She and her fiancé, Jacob Furr, a musician, found bulbs on sale at a big-box store and bought them all. They planted them on land owned by Toon’s parents and grandparents, the bulbs bloomed and they sold them. So they planted more.

“Last year we planted 500 bulbs. This year we planted 10,000,” she says. They’ve also planted lots of snapdragons, zinnias (lots of colors), Nigel red larkspur and honeysuckle, “anything that holds up well,” Toon says. She has some prized, plum-colored sunflowers. She learned her appreciation of flowers and the land early. Her grandparents were farmers and her parents taught her a deep appreciation for the natural world. “I love flowers,” Toon says. “They are incredibly meaningful to me.”

Weddings are also a high-demand platform for local cut flowers— and a natural for Toon, who had styled weddings as a side job for 10 years. “When I figured out you could grow your [wedding] flowers, it was a revelation,” she says. She’ll do about eight weddings this year, including her own in October.

Jonathan Herb and his wife Kendall of Thirsty Farms around Forney started a whole new garden to serve a wedding. “The bride came to me in January, and we talked about what she wanted and what I could provide. And I planted this,” Jonathan says pointing to a 50-by-50-foot field. The white gladioli are gone along with sunflowers, but the cosmos and multi-colored zinnias remain.

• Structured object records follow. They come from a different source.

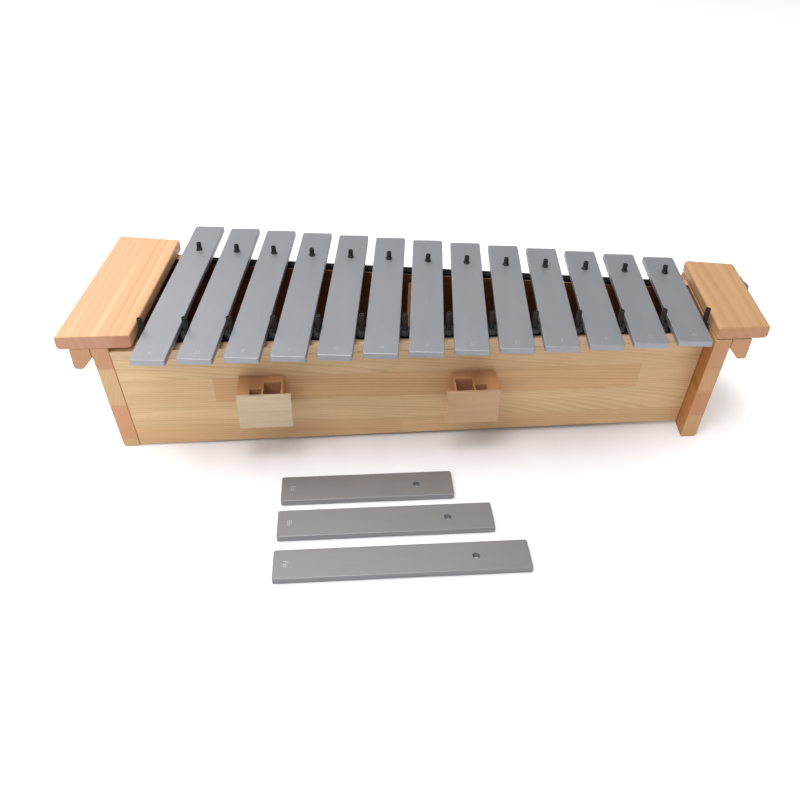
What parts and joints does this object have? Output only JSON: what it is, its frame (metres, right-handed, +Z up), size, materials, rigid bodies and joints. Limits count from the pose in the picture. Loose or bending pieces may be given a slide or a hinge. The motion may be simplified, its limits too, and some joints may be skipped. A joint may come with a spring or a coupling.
{
  "type": "alto metallophone",
  "caption": "Tuned percussion instrument: a row of loose aluminium bars on pins over a tapered wooden resonator box with end caps, carrying grips and mallet holders.",
  "frame": {"origin": "middle of the bounding box, at floor level", "axes": "+X towards the high bars (the player's right), +Y away from the player, +Z up"},
  "size_m": [0.8638, 0.5176, 0.1854],
  "materials": {
    "wood": "clear satin lacquer on pine",
    "cap_wood": "clear satin lacquer on pine",
    "bar_metal": "fine brushed, satin",
    "felt": "black felt",
    "rubber": "black rubber sleeve over a steel nail"
  },
  "bodies": {
    "resonator_box": {"front_panel": "wood", "front_rail": "wood", "rear_panel": "wood", "bottom_board": "wood", "center_partition": "wood", "low_end_board": "wood", "low_grip": "wood", "high_end_board": "wood", "high_grip": "wood", "low_holder_block": "wood", "low_holder_plate": "wood", "high_holder_block": "wood", "high_holder_plate": "wood", "low_cap": "cap_wood", "high_cap": "cap_wood", "front_felt": "felt", "rear_felt": "felt", "front_pin_01": "rubber", "front_pin_02": "rubber", "front_pin_03": "rubber", "front_pin_04": "rubber", "front_pin_05": "rubber", "front_pin_06": "rubber", "front_pin_07": "rubber", "front_pin_08": "rubber", "front_pin_09": "rubber", "front_pin_10": "rubber", "front_pin_11": "rubber", "front_pin_12": "rubber", "front_pin_13": "rubber", "front_pin_14": "rubber", "rear_pin_01": "rubber", "rear_pin_02": "rubber", "rear_pin_03": "rubber", "rear_pin_04": "rubber", "rear_pin_05": "rubber", "rear_pin_06": "rubber", "rear_pin_07": "rubber", "rear_pin_08": "rubber", "rear_pin_09": "rubber", "rear_pin_10": "rubber", "rear_pin_11": "rubber", "rear_pin_12": "rubber", "rear_pin_13": "rubber"},
    "bar_c4_body": {"bar_c4": "bar_metal"},
    "bar_d4_body": {"bar_d4": "bar_metal"},
    "bar_e4_body": {"bar_e4": "bar_metal"},
    "bar_f4_body": {"bar_f4": "bar_metal"},
    "bar_g4_body": {"bar_g4": "bar_metal"},
    "bar_a4_body": {"bar_a4": "bar_metal"},
    "bar_b4_body": {"bar_b4": "bar_metal"},
    "bar_c5_body": {"bar_c5": "bar_metal"},
    "bar_d5_body": {"bar_d5": "bar_metal"},
    "bar_e5_body": {"bar_e5": "bar_metal"},
    "bar_f5_body": {"bar_f5": "bar_metal"},
    "bar_g5_body": {"bar_g5": "bar_metal"},
    "bar_a5_body": {"bar_a5": "bar_metal"},
    "spare_bar_f_sharp_5_body": {"spare_bar_f_sharp_5": "bar_metal"},
    "spare_bar_b_flat_4_body": {"spare_bar_b_flat_4": "bar_metal"},
    "spare_bar_f_sharp_4_body": {"spare_bar_f_sharp_4": "bar_metal"}
  },
  "joints": [
    {"name": "lift_bar_c4", "type": "slide", "parent": "resonator_box", "child": "bar_c4_body", "axis": [0, 0, 1], "range_m": [0, 0.03]},
    {"name": "lift_bar_d4", "type": "slide", "parent": "resonator_box", "child": "bar_d4_body", "axis": [0, 0, 1], "range_m": [0, 0.03]},
    {"name": "lift_bar_e4", "type": "slide", "parent": "resonator_box", "child": "bar_e4_body", "axis": [0, 0, 1], "range_m": [0, 0.03]},
    {"name": "lift_bar_f4", "type": "slide", "parent": "resonator_box", "child": "bar_f4_body", "axis": [0, 0, 1], "range_m": [0, 0.03]},
    {"name": "lift_bar_g4", "type": "slide", "parent": "resonator_box", "child": "bar_g4_body", "axis": [0, 0, 1], "range_m": [0, 0.03]},
    {"name": "lift_bar_a4", "type": "slide", "parent": "resonator_box", "child": "bar_a4_body", "axis": [0, 0, 1], "range_m": [0, 0.03]},
    {"name": "lift_bar_b4", "type": "slide", "parent": "resonator_box", "child": "bar_b4_body", "axis": [0, 0, 1], "range_m": [0, 0.03]},
    {"name": "lift_bar_c5", "type": "slide", "parent": "resonator_box", "child": "bar_c5_body", "axis": [0, 0, 1], "range_m": [0, 0.03]},
    {"name": "lift_bar_d5", "type": "slide", "parent": "resonator_box", "child": "bar_d5_body", "axis": [0, 0, 1], "range_m": [0, 0.03]},
    {"name": "lift_bar_e5", "type": "slide", "parent": "resonator_box", "child": "bar_e5_body", "axis": [0, 0, 1], "range_m": [0, 0.03]},
    {"name": "lift_bar_f5", "type": "slide", "parent": "resonator_box", "child": "bar_f5_body", "axis": [0, 0, 1], "range_m": [0, 0.03]},
    {"name": "lift_bar_g5", "type": "slide", "parent": "resonator_box", "child": "bar_g5_body", "axis": [0, 0, 1], "range_m": [0, 0.03]},
    {"name": "lift_bar_a5", "type": "slide", "parent": "resonator_box", "child": "bar_a5_body", "axis": [0, 0, 1], "range_m": [0, 0.03]},
    {"name": "lift_spare_bar_f_sharp_5", "type": "slide", "parent": "resonator_box", "child": "spare_bar_f_sharp_5_body", "axis": [0, 0, 1], "range_m": [0, 0.03]},
    {"name": "lift_spare_bar_b_flat_4", "type": "slide", "parent": "resonator_box", "child": "spare_bar_b_flat_4_body", "axis": [0, 0, 1], "range_m": [0, 0.03]},
    {"name": "lift_spare_bar_f_sharp_4", "type": "slide", "parent": "resonator_box", "child": "spare_bar_f_sharp_4_body", "axis": [0, 0, 1], "range_m": [0, 0.03]}
  ]
}
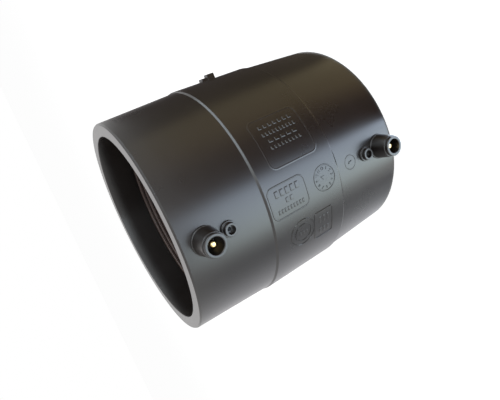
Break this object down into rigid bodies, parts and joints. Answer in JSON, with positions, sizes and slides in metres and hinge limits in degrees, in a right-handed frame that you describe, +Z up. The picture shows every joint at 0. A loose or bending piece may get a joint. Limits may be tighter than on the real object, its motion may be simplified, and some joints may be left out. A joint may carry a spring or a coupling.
{
  "type": "electrofusion coupler",
  "caption": "Black polyethylene electrofusion coupler: a socket at each end with a heating wire in its wall, shrouded terminals and fusion indicators, for joining plastic pipe.",
  "frame": {"origin": "on the bore axis at mid length, where the two pipe ends meet; the lower mouth face it stands on is half its length below", "axes": "+Z up the bore axis out of the upper mouth, -Y the way the terminals stand out, +X the way the injection gate stub stands out"},
  "size_m": [0.1535, 0.1605, 0.161],
  "materials": {
    "black_polyethylene": "satin, as moulded",
    "coated_wire": "dark plastic coat over resistance wire",
    "terminal_brass": "turned, bright",
    "indicator_plastic": "satin"
  },
  "bodies": {
    "root": {"body": "black_polyethylene", "heating_wire": "coated_wire", "lower_terminal_pin": "terminal_brass", "upper_terminal_pin": "terminal_brass", "lower_fusion_indicator": "indicator_plastic", "upper_fusion_indicator": "indicator_plastic"}
  },
  "joints": []
}
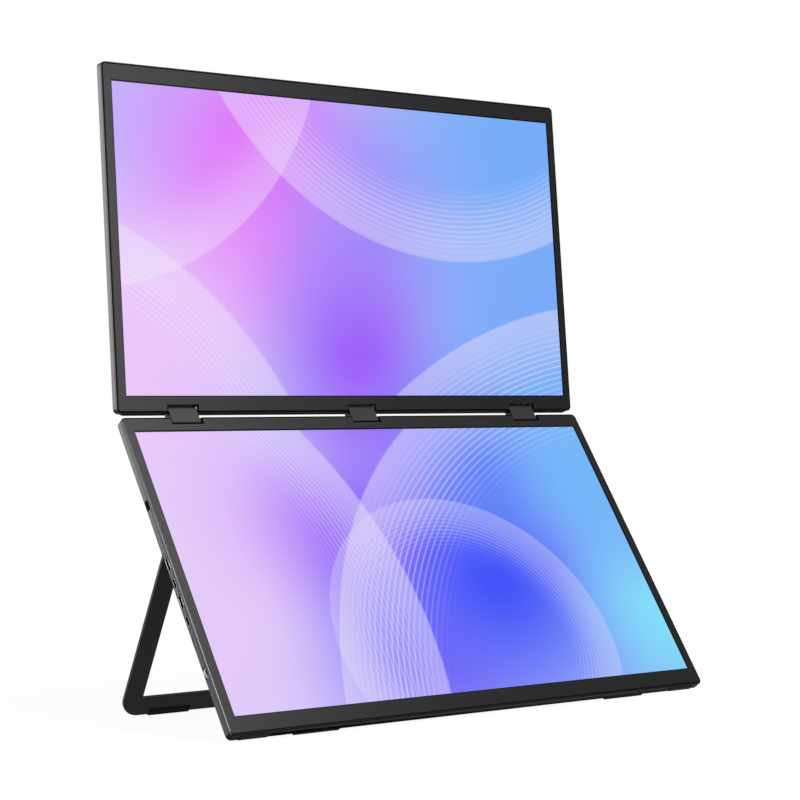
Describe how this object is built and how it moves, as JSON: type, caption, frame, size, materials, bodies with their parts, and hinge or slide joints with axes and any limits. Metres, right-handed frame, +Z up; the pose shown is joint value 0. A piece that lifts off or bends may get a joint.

Even though the wedding is over, he’ll be replanting the plot. The garden is on his in-laws’ property not far from his home in Forney. As he sits in the shade and chats, a hummingbird, full of nectar from the flowers, sits on the fence, resting as it watches him. A generator hums in a trailer he bought to haul the flowers and keep them cool.

Jonathan is not new to small farming, and you can find him at the Dallas Farmers Market. Scattered around Forney, he’s got nine plots that house longhorn cows and beehives and now flowers. They seemed like a good expansion because of the profit potential. “I’ve got thousands of flowers out there,” he says waving his hand toward the garden. When you look at each zinnia as a profit center, it’s easy to see how the revenue could add up. Prices vary but can average a dollar a stem.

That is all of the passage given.